> **TASK PROMPT**:
Reproduce each line of the material precisely.

── DATA ──

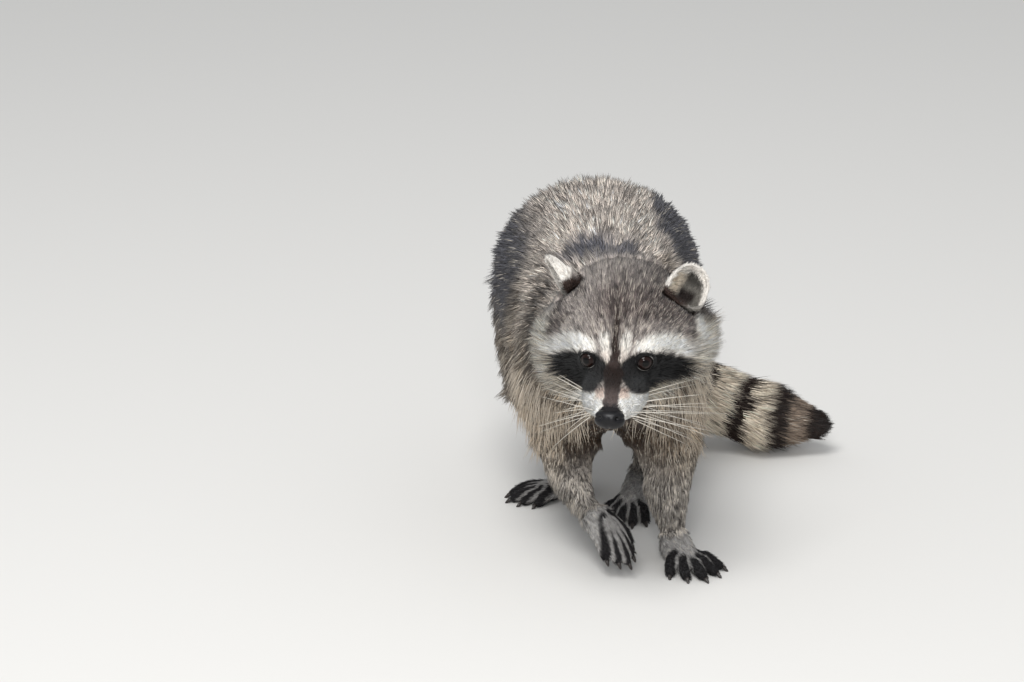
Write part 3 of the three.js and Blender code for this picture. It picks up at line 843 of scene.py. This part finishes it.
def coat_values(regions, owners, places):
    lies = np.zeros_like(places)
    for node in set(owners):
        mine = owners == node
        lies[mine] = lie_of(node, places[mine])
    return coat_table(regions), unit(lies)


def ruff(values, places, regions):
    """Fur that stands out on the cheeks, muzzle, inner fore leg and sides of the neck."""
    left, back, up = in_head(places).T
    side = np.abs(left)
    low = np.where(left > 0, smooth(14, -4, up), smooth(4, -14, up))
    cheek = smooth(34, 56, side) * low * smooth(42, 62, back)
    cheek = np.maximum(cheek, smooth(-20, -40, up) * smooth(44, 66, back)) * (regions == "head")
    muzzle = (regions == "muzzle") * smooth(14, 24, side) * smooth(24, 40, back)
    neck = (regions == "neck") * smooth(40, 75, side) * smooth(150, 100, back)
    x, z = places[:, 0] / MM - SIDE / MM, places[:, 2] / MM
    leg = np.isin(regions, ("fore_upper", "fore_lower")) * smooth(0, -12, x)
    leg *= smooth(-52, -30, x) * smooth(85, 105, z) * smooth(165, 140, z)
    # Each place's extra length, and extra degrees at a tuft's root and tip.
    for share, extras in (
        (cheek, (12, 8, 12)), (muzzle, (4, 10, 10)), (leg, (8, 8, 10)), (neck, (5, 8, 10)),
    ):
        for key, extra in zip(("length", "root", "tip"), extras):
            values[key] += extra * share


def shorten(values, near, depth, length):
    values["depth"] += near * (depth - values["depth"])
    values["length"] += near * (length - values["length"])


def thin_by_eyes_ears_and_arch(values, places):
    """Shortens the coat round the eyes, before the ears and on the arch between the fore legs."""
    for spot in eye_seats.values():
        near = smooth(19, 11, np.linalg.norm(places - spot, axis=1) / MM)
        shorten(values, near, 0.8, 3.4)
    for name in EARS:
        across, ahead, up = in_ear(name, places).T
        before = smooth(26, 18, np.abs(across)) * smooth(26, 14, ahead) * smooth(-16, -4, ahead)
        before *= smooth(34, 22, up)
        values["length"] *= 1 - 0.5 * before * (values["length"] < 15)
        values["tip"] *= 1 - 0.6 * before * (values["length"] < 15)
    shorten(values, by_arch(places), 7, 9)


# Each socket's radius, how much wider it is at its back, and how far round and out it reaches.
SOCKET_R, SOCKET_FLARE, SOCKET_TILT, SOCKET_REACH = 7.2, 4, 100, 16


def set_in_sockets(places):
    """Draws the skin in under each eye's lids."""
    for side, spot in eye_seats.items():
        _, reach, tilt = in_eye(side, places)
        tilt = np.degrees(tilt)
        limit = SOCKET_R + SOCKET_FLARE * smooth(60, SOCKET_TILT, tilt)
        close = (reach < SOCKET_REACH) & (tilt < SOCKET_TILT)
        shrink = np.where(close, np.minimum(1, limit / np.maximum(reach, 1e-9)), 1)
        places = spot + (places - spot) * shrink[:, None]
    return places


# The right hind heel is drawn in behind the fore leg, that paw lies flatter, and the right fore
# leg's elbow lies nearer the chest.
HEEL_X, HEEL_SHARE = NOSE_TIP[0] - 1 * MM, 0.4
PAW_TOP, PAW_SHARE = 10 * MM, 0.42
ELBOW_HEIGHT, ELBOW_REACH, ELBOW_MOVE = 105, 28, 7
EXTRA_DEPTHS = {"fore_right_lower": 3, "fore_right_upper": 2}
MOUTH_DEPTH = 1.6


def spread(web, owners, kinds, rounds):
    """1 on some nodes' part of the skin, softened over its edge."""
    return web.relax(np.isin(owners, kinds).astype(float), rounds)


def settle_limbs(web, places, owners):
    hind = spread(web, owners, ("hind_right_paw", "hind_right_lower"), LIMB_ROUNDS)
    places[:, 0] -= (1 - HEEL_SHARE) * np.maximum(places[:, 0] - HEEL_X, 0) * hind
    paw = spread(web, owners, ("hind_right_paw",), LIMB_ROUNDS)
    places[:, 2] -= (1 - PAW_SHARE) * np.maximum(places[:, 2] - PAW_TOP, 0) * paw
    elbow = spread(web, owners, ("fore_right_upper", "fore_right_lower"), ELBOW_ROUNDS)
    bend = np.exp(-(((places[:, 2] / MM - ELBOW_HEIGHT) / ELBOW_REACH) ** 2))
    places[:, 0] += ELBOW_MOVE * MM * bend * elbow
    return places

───

> **ANSWER TO THIS EXERCISE**:
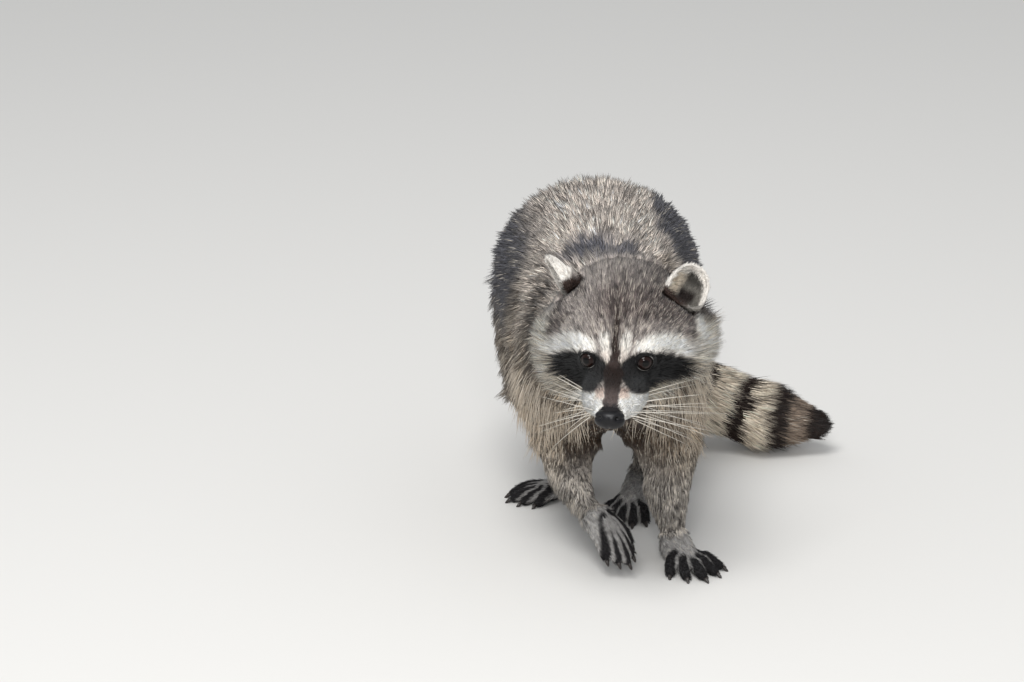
Write part 3 of the three.js and Blender code for this picture. It picks up at line 843 of scene.py. This part finishes it.
def coat_values(regions, owners, places):
    lies = np.zeros_like(places)
    for node in set(owners):
        mine = owners == node
        lies[mine] = lie_of(node, places[mine])
    return coat_table(regions), unit(lies)


def ruff(values, places, regions):
    """Fur that stands out on the cheeks, muzzle, inner fore leg and sides of the neck."""
    left, back, up = in_head(places).T
    side = np.abs(left)
    low = np.where(left > 0, smooth(14, -4, up), smooth(4, -14, up))
    cheek = smooth(34, 56, side) * low * smooth(42, 62, back)
    cheek = np.maximum(cheek, smooth(-20, -40, up) * smooth(44, 66, back)) * (regions == "head")
    muzzle = (regions == "muzzle") * smooth(14, 24, side) * smooth(24, 40, back)
    neck = (regions == "neck") * smooth(40, 75, side) * smooth(150, 100, back)
    x, z = places[:, 0] / MM - SIDE / MM, places[:, 2] / MM
    leg = np.isin(regions, ("fore_upper", "fore_lower")) * smooth(0, -12, x)
    leg *= smooth(-52, -30, x) * smooth(85, 105, z) * smooth(165, 140, z)
    # Each place's extra length, and extra degrees at a tuft's root and tip.
    for share, extras in (
        (cheek, (12, 8, 12)), (muzzle, (4, 10, 10)), (leg, (8, 8, 10)), (neck, (5, 8, 10)),
    ):
        for key, extra in zip(("length", "root", "tip"), extras):
            values[key] += extra * share


def shorten(values, near, depth, length):
    values["depth"] += near * (depth - values["depth"])
    values["length"] += near * (length - values["length"])


def thin_by_eyes_ears_and_arch(values, places):
    """Shortens the coat round the eyes, before the ears and on the arch between the fore legs."""
    for spot in eye_seats.values():
        near = smooth(19, 11, np.linalg.norm(places - spot, axis=1) / MM)
        shorten(values, near, 0.8, 3.4)
    for name in EARS:
        across, ahead, up = in_ear(name, places).T
        before = smooth(26, 18, np.abs(across)) * smooth(26, 14, ahead) * smooth(-16, -4, ahead)
        before *= smooth(34, 22, up)
        values["length"] *= 1 - 0.5 * before * (values["length"] < 15)
        values["tip"] *= 1 - 0.6 * before * (values["length"] < 15)
    shorten(values, by_arch(places), 7, 9)


# Each socket's radius, how much wider it is at its back, and how far round and out it reaches.
SOCKET_R, SOCKET_FLARE, SOCKET_TILT, SOCKET_REACH = 7.2, 4, 100, 16


def set_in_sockets(places):
    """Draws the skin in under each eye's lids."""
    for side, spot in eye_seats.items():
        _, reach, tilt = in_eye(side, places)
        tilt = np.degrees(tilt)
        limit = SOCKET_R + SOCKET_FLARE * smooth(60, SOCKET_TILT, tilt)
        close = (reach < SOCKET_REACH) & (tilt < SOCKET_TILT)
        shrink = np.where(close, np.minimum(1, limit / np.maximum(reach, 1e-9)), 1)
        places = spot + (places - spot) * shrink[:, None]
    return places


# The right hind heel is drawn in behind the fore leg, that paw lies flatter, and the right fore
# leg's elbow lies nearer the chest.
HEEL_X, HEEL_SHARE = NOSE_TIP[0] - 1 * MM, 0.4
PAW_TOP, PAW_SHARE = 10 * MM, 0.42
ELBOW_HEIGHT, ELBOW_REACH, ELBOW_MOVE = 105, 28, 7
EXTRA_DEPTHS = {"fore_right_lower": 3, "fore_right_upper": 2}
MOUTH_DEPTH = 1.6


def spread(web, owners, kinds, rounds):
    """1 on some nodes' part of the skin, softened over its edge."""
    return web.relax(np.isin(owners, kinds).astype(float), rounds)


def settle_limbs(web, places, owners):
    hind = spread(web, owners, ("hind_right_paw", "hind_right_lower"), LIMB_ROUNDS)
    places[:, 0] -= (1 - HEEL_SHARE) * np.maximum(places[:, 0] - HEEL_X, 0) * hind
    paw = spread(web, owners, ("hind_right_paw",), LIMB_ROUNDS)
    places[:, 2] -= (1 - PAW_SHARE) * np.maximum(places[:, 2] - PAW_TOP, 0) * paw
    elbow = spread(web, owners, ("fore_right_upper", "fore_right_lower"), ELBOW_ROUNDS)
    bend = np.exp(-(((places[:, 2] / MM - ELBOW_HEIGHT) / ELBOW_REACH) ** 2))
    places[:, 0] += ELBOW_MOVE * MM * bend * elbow
    return places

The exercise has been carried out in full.